昨秋ベスト4のポテンシャル軍団の「野心」
ベテラン水谷監督は今年で指揮歴35年目
昨秋県大会でベスト4へ進出した横浜隼人。投打のポテンシャルを秘めるチームは、「一惟線進(いちいせんしん)」をスローガンに16年ぶりの聖地を狙う。
■隼人伝統の「綱引き野球」
昨秋の進撃が、春・夏へのモチベーションだ。前チームは、強打の捕手・山野井寛大(中央大進学)、最速151キロのドラフト候補右腕・沼井伶穏(東海大進学)ら投打の核が存在していた。今年のチームは、レギュラーが総入れ替え。全員が横一線で1年生(新2年生)もレギュラー争いに加わっていた。水谷哲也監督は「前のチームでプレーしたのは、エースの白鳥(拓海)だけ。新チームは形になるまで時間がかかると思っていた」と明かす。しかし選手たちは、秋の舞台で隼人伝統の「綱引き野球」を実践。鎌倉学園、藤嶺藤沢の実力校に競り勝ちベスト8へ進出すると、準々決勝では向上と対戦。技巧派左腕・白鳥拓海(3年)と正田侑太郎(2年=捕手)のバッテリーワークも光り、1対0で完封勝利しベスト4まで勝ち上がった。
■努力は無駄にならない
百戦錬磨の智将・水谷監督は今年で監督歴35年を迎えている。四国・徳島に生まれ、徳島市立でプレー。同郷の池田・蔦文也監督や、横浜・渡辺元智監督ら甲子園名将に憧れて指導者を目指し、大学卒業後に国士舘高コーチを経て横浜隼人に着任、4年目の1991年に監督に就任した。
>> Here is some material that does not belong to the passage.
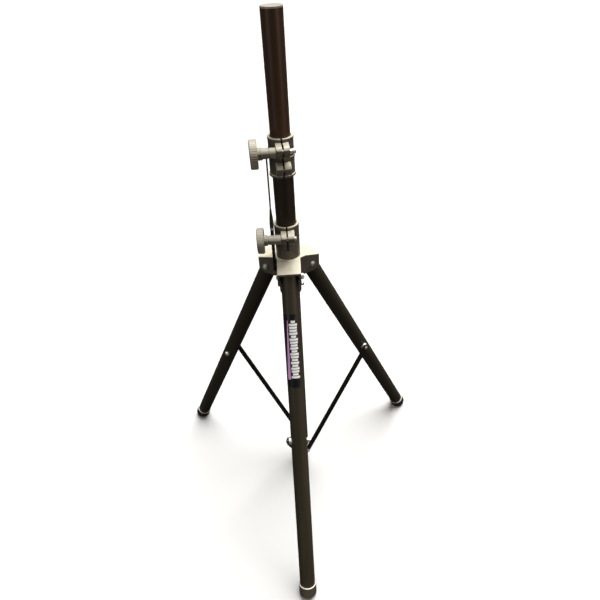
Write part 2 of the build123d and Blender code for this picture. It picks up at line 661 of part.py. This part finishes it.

戦国・神奈川で多くの敗戦から学び、チームや学校の価値を高めてきた。そして2009年夏に甲子園初出場を成し遂げた。以来、神奈川では初出場チームは出現していない。近年は宗佑磨(オリックス)、佐藤一磨(オリックス)、青山美夏人(西武)らプロ選手を育て上げるなど、心技体の指導力があらためて評価されている。指揮官は「1年1年、選手たちと向き合ってきたら35年が経っていた。すべてのチームが印象に残っている。結果はその年によって違うが、選手たちが愚直に努力した時間は決して無駄にならない」と語る。
■秋の借りを夏に返したい
昨秋はベスト4へ進出したが、準決勝では横浜に0対9で敗れた。神奈川を制した横浜は関東、明治神宮大会でも優勝し「秋の全国制覇」を果たしている。水谷監督は「今年は、横浜が頭一つ抜けていると言われているが、全国制覇レベルの相手に勝たないと甲子園には辿り着けない。頂点に立つには、できることをやり続けるしかない」と選手を鼓舞する。秋を終えたチームは、夏へのバージョンアップを図るためレギュラーは一度リセット。2・3年生計78人の選手たちがメンバー入りをかけて切磋琢磨している。今年のスローガンは「一惟線進(いちいせんしん)」。選手全員が甲子園出場という目標へ向かい一つになることを意味している。小澤蓮主将(3年=内野手)は「今年は守備でしっかり守って、勝負所で1点を奪っていくチーム。妥協せずに『勝てるチーム』を目指していきたい。秋はベスト4になったが、準決勝で横浜に力負けしている。秋の借りを夏に返したい」と力を込める。野心をみなぎらせるチームは、16年ぶりの夏甲子園を目指す。